The main problem with memory mapped files is that there's no sane way to handle any errors. If there's a read error, or you run out of "RAM + swap", or the user unplugs a USB flash device, or the file system or device driver crashes, or...

For all cases where an error occurs in a "memory mapped file" area, you only really have 2 choices - you can terminate the process, or using something hideously problematic like "signals" to deliver the error to the process.

For memory mapping all block devices you'd have the same problem.

Note: For files on "unreliable devices" (anything removable, anything with "higher than normal media failure rates", etc) I'd make sure the data is copied to something more reliable (RAM, swap) before returning from the function that creates a memory mapping (sacrifice performance for reliability), or I'd refuse to allow the file to be memory mapped. If you memory map all block devices you can't do the "copy to something more reliable first" thing and can't refuse.

The next problem you'll have for memory mapped block devices is that they're mostly used by file system code; and (properly designed) file system code typically needs/uses synchronisation guarantees to ensure writes occur in a well defined order (and ensure that a power failure or other problem at the wrong time doesn't leave you with a corrupted file system).

The next problem you'll have is that the interfaces for file systems (and everything below that - storage device drivers, "software RAID" layers, whatever) need to be asynchronous for performance reasons.

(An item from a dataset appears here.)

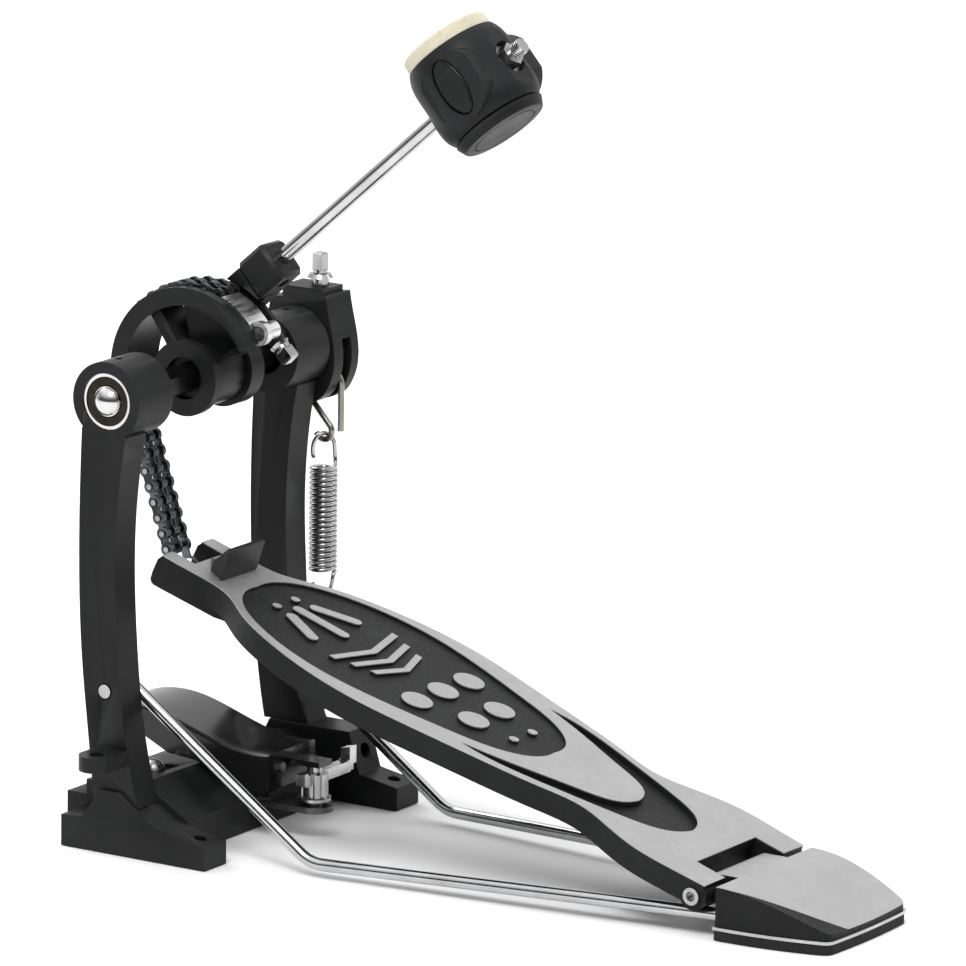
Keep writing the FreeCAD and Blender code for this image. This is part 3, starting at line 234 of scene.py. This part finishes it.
# ------------------------------------------------------------------ materials
def powder_coat(name, level, rough, grain=1100.0):
    """Black powder coat: fine orange peel, faint tone drift, painted highlights along the edges."""
    m = Nodes(name)
    broad = m.noise(38.0, 4.0)
    fine = m.noise(grain, 2.0)
    tone = m.blend(m.remap(broad, 0.3, 0.7, 0.0, 1.0), grey(level * 0.7, 0.1), grey(level * 1.4, 0.12))
    speck = m.remap(m.noise(2600.0, 1.0), 0.68, 0.8, 0.0, 0.25)
    tone = m.blend(speck, tone, grey(level * 3.0, 0.05))
    # Painted highlight: the coat is lighter along convex edges.
    tone = m.blend(m.math("MULTIPLY", m.edges(), 0.25), tone, grey(0.07, 0.04))
    m.bump(fine, 0.03)
    m.bump(broad, 0.05)
    rough_level = m.remap(broad, 0.3, 0.7, rough - 0.06, rough + 0.08)
    return m.finish(tone, rough_level, Specular_IOR_Level=0.13)


def gloss_paint(name):
    """Glossy black paint with a slight wave and a little dust."""
    m = Nodes(name)
    wave = m.noise(90.0, 2.0)
    dust = m.remap(m.noise(1900.0, 2.0), 0.62, 0.8, 0.0, 0.2)
    tone = m.blend(dust, grey(0.006, 0.08), grey(0.03, 0.02))
    m.bump(wave, 0.04)
    return m.finish(tone, m.remap(wave, 0.3, 0.7, 0.14, 0.24),
                    Specular_IOR_Level=0.3, Coat_Weight=0.25, Coat_Roughness=0.1)


def bright_metal(name, base, rough, tint=0.0, streak=(300.0, 300.0, 40.0)):
    """Plated steel with faint polishing streaks and slightly cloudy patches."""
    m = Nodes(name)
    lines = m.noise(1.0, 3.0, vector=m.scaled(streak))
    cloud = m.noise(70.0, 3.0)
    tone = m.blend(m.remap(cloud, 0.3, 0.7, 0.0, 1.0), grey(base * 0.88, tint), grey(base * 1.08, tint))
    streaks = m.remap(lines, 0.3, 0.7, rough * 0.7, rough * 1.5)
    roughness = m.math("ADD", streaks, m.remap(cloud, 0.4, 0.8, 0.0, 0.04))
    m.bump(lines, 0.006)
    return m.finish(tone, roughness, 1.0)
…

Mostly, you want an "as large as possible" list of pending operations so that you can optimise the order that operations are performed (e.g. taking into account things like head/seek travel time, IO priorities, etc). Worse, you want to be able to adjust the IO priority of pending operations in various cases (and also be able to cancel them). For example; if there's a low priority "prefetch block #1234" that was requested earlier (but postponed because higher priority operations where being done instead) but then you find out that the process needs this block of data ASAP (it goes from "prefetch for process" to "needed for process to continue"), then you want to change the IO priority of that request to a higher priority after the request was made; regardless of whether the request is still in the file system's list of pending operations, or if the request has made it's way through the file system code and other layers and is in the storage device driver's list of pending operations.

With a "memory mapped device" interface, the file system can't communicate information like IO priorities to the lower layers (e.g. storage device driver), can't cancel pending operations, etc. Without this information the lower layers can't optimise the order that operations are performed (and can't avoid doing work that was cancelled), and performance will suffer (especially under load where performance matters most).


Cheers,

Brendan

Re: Implementing all block devices using mmap?

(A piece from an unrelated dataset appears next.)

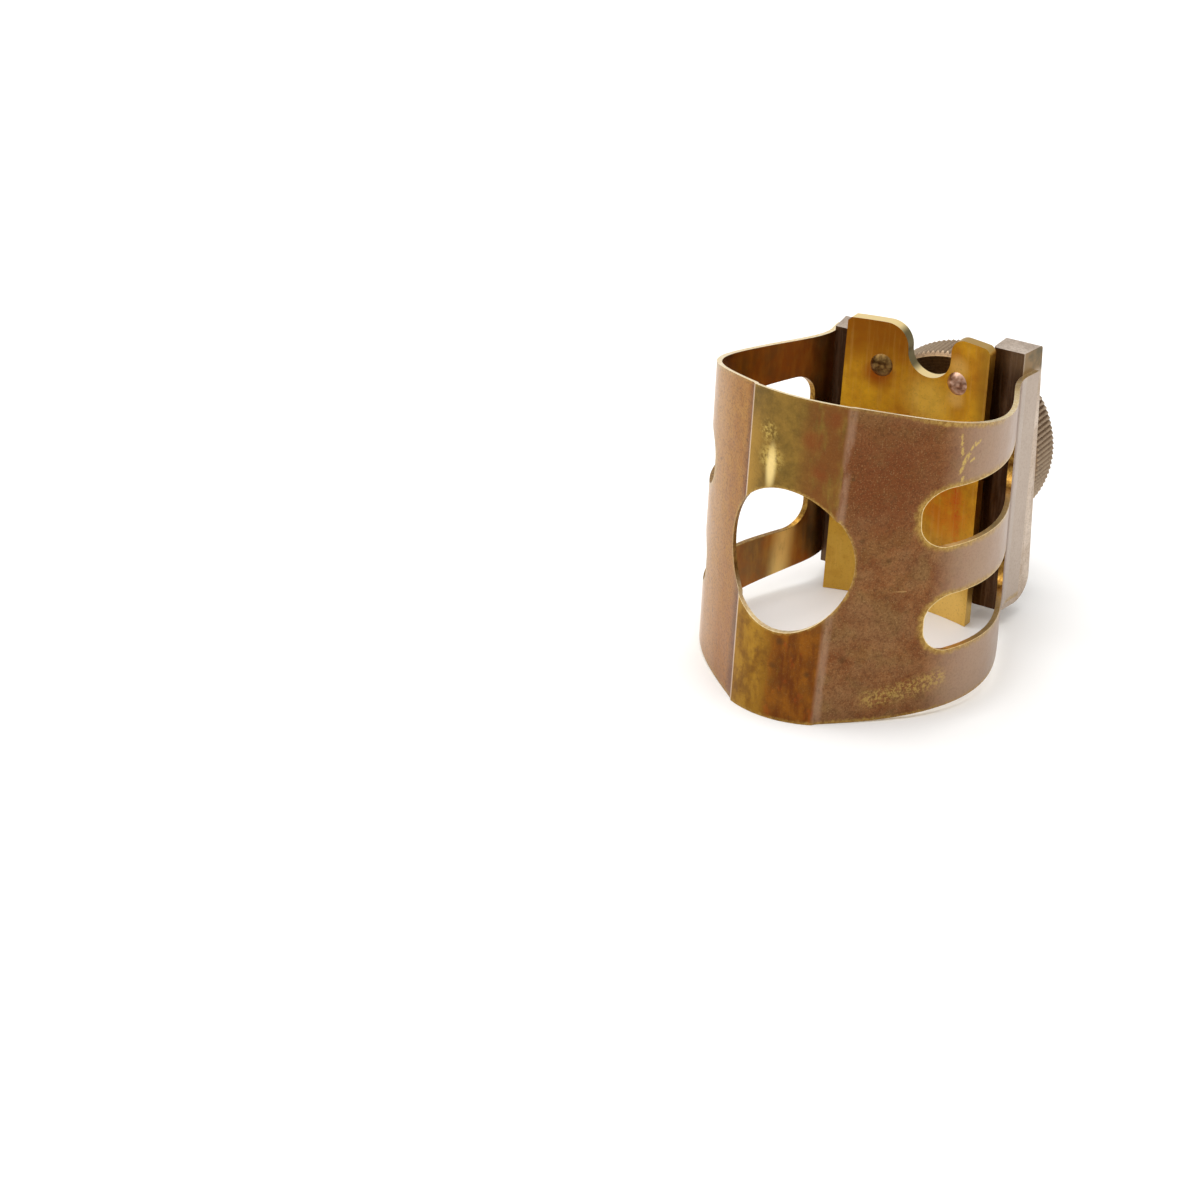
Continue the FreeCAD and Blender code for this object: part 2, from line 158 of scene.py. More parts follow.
def cloud(bench, place, grain_mm, detail=3.0, rough=0.55, stretch=None):
    """Blotchy pattern from 0 to 1 whose patches are about grain_mm across."""
    if stretch is not None:
        place = step(bench, "ShaderNodeVectorMath", {"operation": "MULTIPLY"},
                     {0: place, 1: stretch}).outputs[0]
    feeds = {"Vector": place, "Scale": 1.0 / grain_mm, "Detail": detail, "Roughness": rough}
    return step(bench, "ShaderNodeTexNoise", {}, feeds).outputs["Fac"]


def tone(red, green, blue):
    """A colour by the 0 to 255 numbers of a paint chart, turned into light."""
    parts_of_light = []
    for c in (red, green, blue):
        c = c / 255.0
        parts_of_light.append(c / 12.92 if c <= 0.04045 else ((c + 0.055) / 1.055) ** 2.4)
    return (*parts_of_light, 1.0)


def over(bench, share, below, above):
    """The colour above laid over the colour below by a share from 0 to 1."""
    made = bench.nodes.new("ShaderNodeMix")
    made.data_type = "RGBA"
    for socket, value in ((made.inputs[0], share), (made.inputs[6], below), (made.inputs[7], above)):
        if isinstance(value, bpy.types.NodeSocket):
            bench.links.new(value, socket)
        else:
            socket.default_value = value
    return made.outputs[2]


def whereabouts(bench):
    """The position in mm, as a whole and as x, y and z, and the way the surface faces."""
    spot = bench.nodes.new("ShaderNodeTexCoord")
    place = step(bench, "ShaderNodeVectorMath", {"operation": "SCALE"},
                 {"Vector": spot.outputs["Object"], "Scale": MM_PER_METRE}).outputs[0]
    xyz = step(bench, "ShaderNodeSeparateXYZ", {}, {0: place}).outputs
    facing = step(bench, "ShaderNodeSeparateXYZ", {}, {0: spot.outputs["Normal"]}).outputs
    return place, xyz, facing


def relief(bench, skin, height, depth_mm):
    """Raises and lowers the surface a little by a pattern."""
    bump = step(bench, "ShaderNodeBump", {}, {"Height": height, "Distance": depth_mm * MM, "Strength": 1.0})
    bench.links.new(bump.outputs["Normal"], skin.inputs["Normal"])


def dress(node_name, material):
    """Gives a loaded piece its finish."""
    mesh = parts[node_name].data
    mesh.materials.clear()
    mesh.materials.append(material)


print("bench helpers ready")

# %% [markdown]
# ## Nearest cut edge
# On thin old brass the edges tell the story: where a saw or a punch has cut the sheet, the tarnish is
# rubbed off and a thin gold rim is left. To paint that rim, the finish has to know how far each spot is
# from the nearest cut: the upper edge, the lower edge, the big hole or one of the four slots. The hole
# is a little taller than wide, as a punched hole becomes when its sheet is bent. Towards the screw the
# upper edge falls and the lower edge rises in a gentle curve, so a short sum in y follows each of them.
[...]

Posted: Fri May 06, 2016 1:33 am
by Hellbender
Brendan wrote:The main problem with memory mapped files is that there's no sane way to handle any errors. If there's a read error, or you run out of "RAM + swap", or the user unplugs a USB flash device, or the file system or device driver crashes, or...

(properly designed) file system code typically needs/uses synchronisation guarantees to ensure writes occur in a well defined order.

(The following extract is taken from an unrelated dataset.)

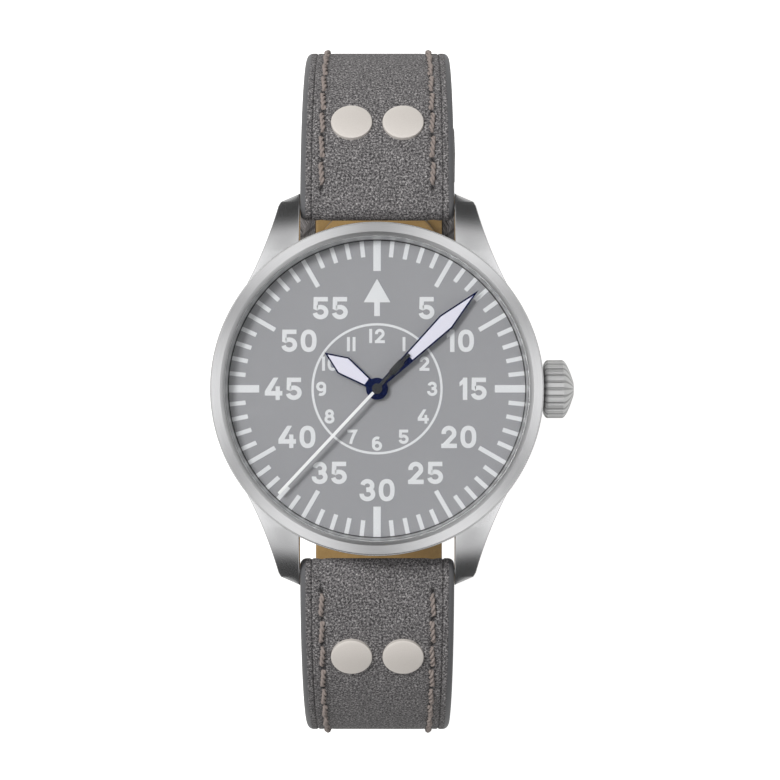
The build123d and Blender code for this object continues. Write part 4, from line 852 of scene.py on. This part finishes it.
# Satin steel with painted shade in the flutes: the colour darkens with each flute's depth.
crown_steel, tree = plain_material("satin_crown_steel")
place = add_node(tree, "ShaderNodeTexCoord").outputs["Object"]
hair = add_node(tree, "ShaderNodeTexNoise", {"Vector": place, "Scale": 6000.0, "Detail": 4.0})
dull = add_node(tree, "ShaderNodeMapRange", {
    "Value": hair, "To Min": 0.50, "To Max": 0.60})
flute = add_node(tree, "ShaderNodeAttribute", attribute_name="flute_shade_depth").outputs["Fac"]
tint = add_node(tree, "ShaderNodeMix", {
    0: flute, 6: linear("#d8d8d8"), 7: linear("#acacac")}, data_type="RGBA")
show(tree, add_node(tree, "ShaderNodeBsdfPrincipled", {
    "Base Color": tint.outputs[2], "Metallic": 1.0, "Roughness": dull}))
crown = piece_from("crown_onion", crown_points.reshape(-1, 3),
                   grid_faces(len(radius), crown_around, True, True), crown_steel,
                   "crown_and_stem", 40)
# Painted shade: each point's share of the full flute depth, which darkens the crown's colour in the
# flutes.
places = np.zeros(3 * len(crown.data.vertices), np.float32)
crown.data.vertices.foreach_get("co", places)
x, y, z = (places.reshape(-1, 3) / mm).T
fluted = ((x < crown_start + crown_length - 0.02)
          & (np.hypot(y, z - crown_level) > crown_recess_radius * 0.5))
depth = fluted * flute_cut(np.arctan2(z - crown_level, y)) / flute_cut(0.0)
flutes = crown.data.attributes.new("flute_shade_depth", "FLOAT", "POINT")
flutes.data.foreach_set("value", depth.astype(np.float32))
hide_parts("crown")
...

Mostly, you want an "as large as possible" list of pending operations so that you can optimise the order that operations are performed (e.g. taking into account things like head/seek travel time, IO priorities, etc).

Worse, you want to be able to adjust the IO priority of pending operations in various cases (and also be able to cancel them).
Excellent points as always, thanks. It kinda feels like I'd need some 'ensure that there mmapped regions are read/written' feature, which would mean that I just did an overly complicated async-io interface. So I might be better off providing an actual async-io interface, with priorities, guarantees and stuff.

This would actually be very good for the pager as well. If the async completition event is 'send signal to thread', and I use a special 'SIG_THREAD_CONT' signal, the page fault handler can use those async-reads to handle mmapped files and swapped memory. It just needs to temporarily set thread signal mask, make the thread wait for signals, and launch an 'ASAP async-read' with the priority of the process in question (because my threads can only block to wait for signals). The pager would use SIG_BUS or maybe even SIG_KILL as the signal to send on read error.

That feels good. My VFS could only provide 'aio.h' -like interface to access file system nodes, so that would also be the way to access block devices. Non-async IO would just wrap those with waits, and supporting 'aio.h' would be simple.

Re: Implementing all block devices using mmap?

Posted: Fri May 06, 2016 9:50 am
by onlyonemac
I'm still not seeing the benefit of memory-mapping at the filesystem level. The filesystem driver preferably uses its own structures in memory so doesn't need to be working with pointers to memory-mapped inode blocks, and the userspace process probably doesn't care whether or not the file is memory-mapped unless it explicitly requests this.

If the whole idea is just to permit pointer arithmetic for parsing filesystem tables, then the filesystem driver can easily perform the same arithmetic and then say to the block device driver "read sizeof(raw_inode_t) bytes at address inode_map_base + sizeof(raw_inode_t) * inode_index into the buffer at address raw_inode", or if you simply can't resist saying "raw_inode_t raw_inodes[]" then you can read the whole inode table into memory at once and work with it there, committing changed entries back to disk as they are changed (or in whatever other order is preferable).

Re: Implementing all block devices using mmap?

Posted: Fri May 06, 2016 10:15 am
by Hellbender
onlyonemac wrote:I'm still not seeing the benefit of memory-mapping at the filesystem level.
I guess the thing I was looking after was separation of "what to read" (e.g. mmapped areas) from "when to read" (e.g. page fault handler), and to avoid double work when supporting normal reads and mmapped files.
But in a hind sight, the same thing can be achieved using async-io (enqueuing async reads vs. executing those reads), with the added benefit of having clear 'data ready' notifications (signals), cancellation, and priorities. Also it seems that mmapped files are easily implemented on top of async reads.